- Indira Nagar, Srinagar Location in Srinagar, Jammu and Kashmir, India
- Coordinates: 34°4′16.56″N 74°50′38.27″E﻿ / ﻿34.0712667°N 74.8439639°E
- Country: India
- Union territory: Jammu and Kashmir
- District: Srinagar
- Settled: Ancient

Government
- • Type: Democracy
- • Body: Government of Jammu and Kashmir
- • MLA: Mohammad Ashraf Mir
- • Member of Parliament: Farooq Abdullah
- Elevation: 1,559.5 m (5,116 ft)

Languages
- • Official: Kashmiri, Urdu, Hindi, Dogri, English
- Time zone: UTC+5:30 (IST)
- PIN: 190004
- Telephone code: 0194
- Vehicle registration: JK01

= Indira Nagar, Srinagar =

Indira Nagar is a residential area in the city of Srinagar in the Indian union territory of Jammu and Kashmir. It used to be a lake before but now only a few hundred meters of the lake are left.
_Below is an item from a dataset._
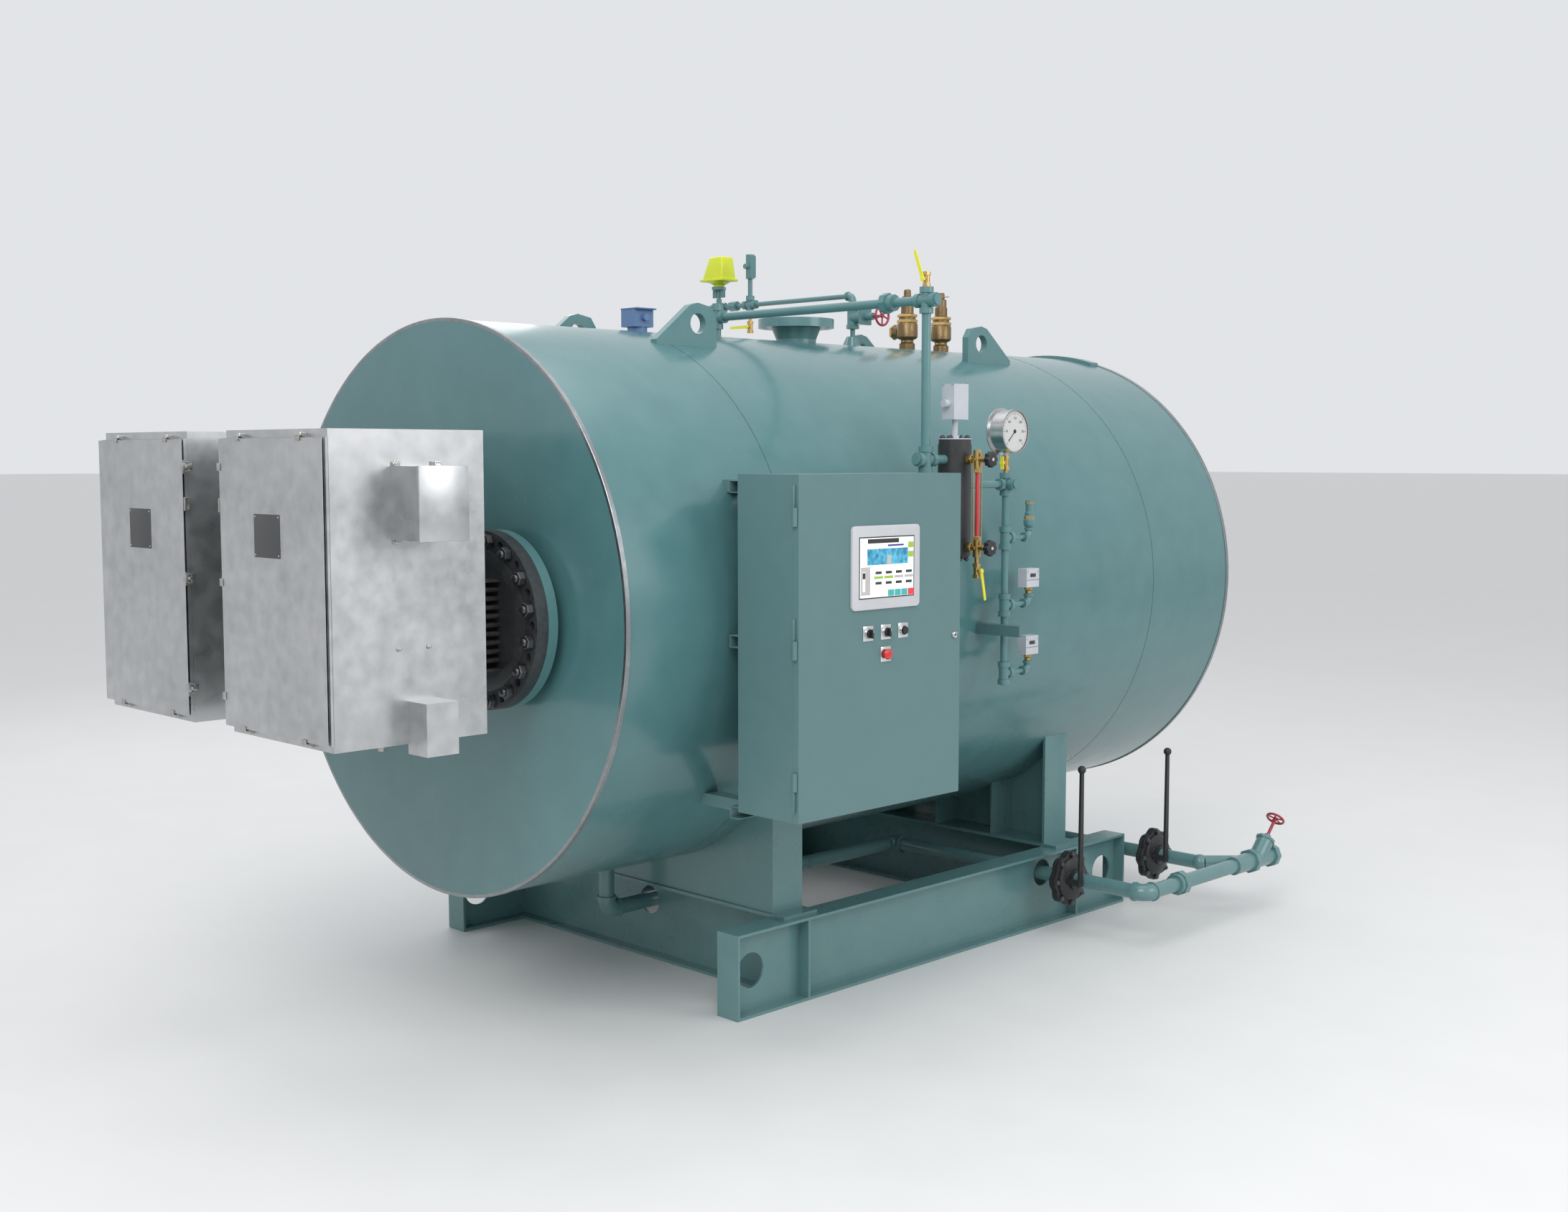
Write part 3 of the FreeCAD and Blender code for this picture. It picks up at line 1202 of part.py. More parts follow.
def blowdown_lever(y):
    """The long hand lever with its ball grip, on a shaft beside the outlet pipe."""
    foot_x = (d.blow_x + d.blow_body_thick / 2 + d.blow_shaft_reach + d.lever_gap
              + d.blow_lever_thick / 2)
    shaft_y = y - d.blow_shaft_offset
    half = d.blow_lever_width / 2
    reach = d.blow_lever_length
    outline = [(-half, -half), (half, -half), (half * 0.72, reach), (-half * 0.72, reach)]
    arm = padded((foot_x, shaft_y, d.drain_z), "YZ_Plane", outline, d.blow_lever_thick)
    return fuse(arm, ball((foot_x, shaft_y, d.drain_z + reach), d.blow_ball_radius))


def blowdown_header():
    """The outlet run: elbow, union, the branch from the rear valve and the valve's body."""
    radius = d.drain_radius
    face = d.blow_x + d.blow_body_thick / 2
    corner = (d.header_x, d.drain_cross_y, d.drain_z)
    front = (face, d.drain_cross_y, d.drain_z)
    solids = pipe(front, [("+x", d.header_x - face), ("+y", d.header_end_y - d.drain_cross_y)],
                  radius, d.drain_bend)
    union = (d.header_x, d.header_union_y, d.drain_z)
    solids += [prism(union, "+y", 8, d.header_union_radius, 34),
               rod(shift(union, "-y", 22), "+y", d.header_union_radius - 8, 22)]
    solids += [rod((face, d.rear_drain_y, d.drain_z), "+x", radius, d.wye_turn_x - face),
               ball((d.wye_turn_x, d.rear_drain_y, d.drain_z), radius + d.fit_wall)]
    aslant = FreeCAD.Rotation(Z, FreeCAD.Vector(1, 1, 0))
    branch = (d.header_x - d.wye_turn_x) * Size("sqrt(2)", 2 ** 0.5)
    solids.append(rod((d.wye_turn_x, d.rear_drain_y, d.drain_z), None, radius, branch, aslant))
    wye = (d.header_x, d.header_wye_y - 110, d.drain_z)
    solids.append(rod(wye, "+y", radius + d.collar_wall, 150))
    for y in (d.header_valve_y, d.header_end_y - 28):
        solids.append(prism((d.header_x, y, d.drain_z), "+y", 8, radius * 1.75, 28))
    solids.append(rod((d.header_x, d.header_valve_y, d.drain_z), "+y", radius * 1.3,
                      d.header_end_y - d.header_valve_y))
    lean = FreeCAD.Rotation(Z, FreeCAD.Vector(0, 1, 1))
    neck_at = (d.header_x, d.y_neck_y, d.drain_z)
    solids.append(rod(neck_at, None, radius * 1.25, d.y_neck_length, lean))
    step = d.y_neck_length * Size("sqrt(0.5)", 0.5 ** 0.5)
    neck_top = (d.header_x, d.y_neck_y + step, d.drain_z + step)
    solids.append(prism(neck_top, None, 8, radius * 1.45, 12, lean))
    solids.append(rod(neck_top, None, d.y_stem_radius * 2, 34, lean))
    bore = rod((d.header_x, d.header_end_y - d.outlet_depth, d.drain_z), "+y",
               d.drain_radius - d.outlet_wall, d.outlet_depth)
    return cut(fuse(*solids), bore), neck_top, lean


def y_wheel(neck_top, lean):
    """The hand wheel and its stem on the leaning valve neck."""
    slope = Size("sqrt(0.5)", 0.5 ** 0.5)
    clear = 34 + d.lever_gap
    foot = (neck_top[0], neck_top[1] + clear * slope, neck_top[2] + clear * slope)
    stem = rod(foot, None, d.y_stem_radius, d.y_stem_length - clear, lean)
    top = d.y_stem_length * slope
    at = (neck_top[0], neck_top[1] + top, neck_top[2] + top)
    return fuse(hand_wheel(at, lean, d.y_wheel_radius), stem)


def build_blowdown():
    piece("front_drain", front_drain())
    piece("rear_drain", rear_drain())
    piece("blowdown_valves", group(blowdown_valve(d.drain_cross_y),
                                   blowdown_valve(d.rear_drain_y)))
    piece("blowdown_lever_front", blowdown_lever(d.drain_cross_y))
    piece("blowdown_lever_rear", blowdown_lever(d.rear_drain_y))
    header, neck_top, lean = blowdown_header()
    piece("blowdown_header", header)
    piece("blowdown_wheel", y_wheel(neck_top, lean))


def write_pieces():
    doc.recompute()
    for thing in doc.Objects:
        bad = {"Invalid", "Error"} & set(thing.State)
        if bad:
            raise SystemExit(f"{thing.Label} ({thing.Name}) failed: {bad}")
    os.makedirs("parts", exist_ok=True)
    for shape in PIECES:
        if shape.Shape.isNull() or not shape.Shape.isValid():
            raise SystemExit(f"{shape.Label} has no valid shape")
        shape.Shape.exportStep(f"parts/{shape.Label}.step")
        print(f"{shape.Label}: {len(shape.Shape.Solids)} solids, {shape.Shape.Volume / 1e6:.2f} litres")


for build in (build_skid, build_vessel, build_elements, build_panel, build_column,
              build_manifold, build_feed, build_crown, build_ball_valves, build_blowdown):
    build()
write_pieces()
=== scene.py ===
import json
import logging
import math
from dataclasses import dataclass
from enum import Enum
from typing import Callable, Iterable, Sequence

import bpy
from mathutils import Euler, Matrix, Vector


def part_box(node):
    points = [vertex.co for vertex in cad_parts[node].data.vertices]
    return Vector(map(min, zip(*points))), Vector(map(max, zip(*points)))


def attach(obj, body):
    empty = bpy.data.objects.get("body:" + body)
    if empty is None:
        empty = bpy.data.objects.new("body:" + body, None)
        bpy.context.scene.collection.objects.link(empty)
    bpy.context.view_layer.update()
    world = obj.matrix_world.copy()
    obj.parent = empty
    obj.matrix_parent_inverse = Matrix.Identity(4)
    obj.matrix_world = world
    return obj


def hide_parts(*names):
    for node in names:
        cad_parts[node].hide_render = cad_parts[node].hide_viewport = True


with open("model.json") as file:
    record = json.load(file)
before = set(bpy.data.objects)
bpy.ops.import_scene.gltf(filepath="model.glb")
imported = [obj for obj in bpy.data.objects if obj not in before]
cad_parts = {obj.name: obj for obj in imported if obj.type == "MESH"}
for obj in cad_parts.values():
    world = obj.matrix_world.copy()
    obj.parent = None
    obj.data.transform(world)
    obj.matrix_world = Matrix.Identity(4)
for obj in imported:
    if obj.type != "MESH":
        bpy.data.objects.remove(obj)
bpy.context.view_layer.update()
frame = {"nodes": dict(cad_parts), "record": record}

log = logging.getLogger("boiler")
logging.basicConfig(level=logging.INFO, format="%(name)s %(message)s")

Place = tuple[float, float, float]
Span = tuple[float, float]
Profile = Sequence[Span]


class Way(Enum):
    """Which way a fitting's own +Z points, as the turn that brings it there."""

    UP = (0.0, 0.0, 0.0)
    DOWN = (math.pi, 0.0, 0.0)
    RIGHT = (0.0, math.pi / 2, 0.0)
    LEFT = (0.0, -math.pi / 2, 0.0)
    REAR = (-math.pi / 2, 0.0, 0.0)
    FRONT = (math.pi / 2, 0.0, 0.0)

    def vector(self) -> Vector:
        """The unit vector that this way points along."""
        return Euler(self.value).to_matrix() @ Vector((0, 0, 1))


# ---------------------------------------------------------------- the workbench


def clear_bench() -> None:
    """Deselects everything, so that an operator acts on the new piece alone."""
    if bpy.context.object and bpy.context.object.mode != "OBJECT":
        bpy.ops.object.mode_set(mode="OBJECT")
    bpy.ops.object.select_all(action="DESELECT")


def take(piece: bpy.types.Object) -> None:
    """Makes one piece the only one that is selected and active."""
    clear_bench()
    piece.select_set(True)
    bpy.context.view_layer.objects.active = piece


def settle(piece: bpy.types.Object, at: Place = (0, 0, 0), turn: Place = (0, 0, 0),
           ) -> bpy.types.Object:
    """Moves and turns a piece, and applies both to its mesh.

    Args:
        piece: The piece, whose mesh stands at the origin.
        at: Where its origin goes.
        turn: Its turn about X, Y and Z, in radians.

    Returns:
        The same piece, its object at the origin again.
    """
    take(piece)
    piece.location = at
    piece.rotation_euler = turn
    bpy.ops.object.transform_apply(location=True, rotation=True, scale=True)
    return piece


def edit(piece: bpy.types.Object, kind: str = "VERT") -> None:
    """Opens a piece in edit mode, choosing VERT, EDGE or FACE, with nothing selected."""
    take(piece)
    bpy.ops.object.mode_set(mode="EDIT")
    bpy.ops.mesh.select_mode(type=kind)
    bpy.ops.mesh.select_all(action="DESELECT")


def pick_faces(piece: bpy.types.Object, test: Callable[[Vector, Vector], bool]) -> int:
    """Selects the faces of a piece in edit mode by their middle and normal.

    Args:
        piece: The piece.
        test: Takes a face's middle and normal, and says whether to select it.

    Returns:
        How many faces are selected.
    """
    edit(piece, "FACE")
    bpy.ops.object.mode_set(mode="OBJECT")
    count = 0
    for face in piece.data.polygons:
        face.select = test(face.center, face.normal)
        count += face.select
    bpy.ops.object.mode_set(mode="EDIT")
    return count


def done(piece: bpy.types.Object, smooth: float = 35.0) -> bpy.types.Object:
    """Leaves edit mode and smooths the shading of edges under an angle in degrees."""
    take(piece)
    bpy.ops.object.shade_smooth_by_angle(angle=math.radians(smooth))
    return piece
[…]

This area comes under the control of Badami Bagh Cantonment along with other areas like Batwara, Shivpora, and Sonwar Bagh. The cantonment is responsible for maintaining the roads, street lights, and other infrastructure, unlike other areas of Srinagar, which are maintained by the Srinagar Municipal Corporation.

Kashmiri Pandits, Muslims, Sikhs, and Hindus live in the area.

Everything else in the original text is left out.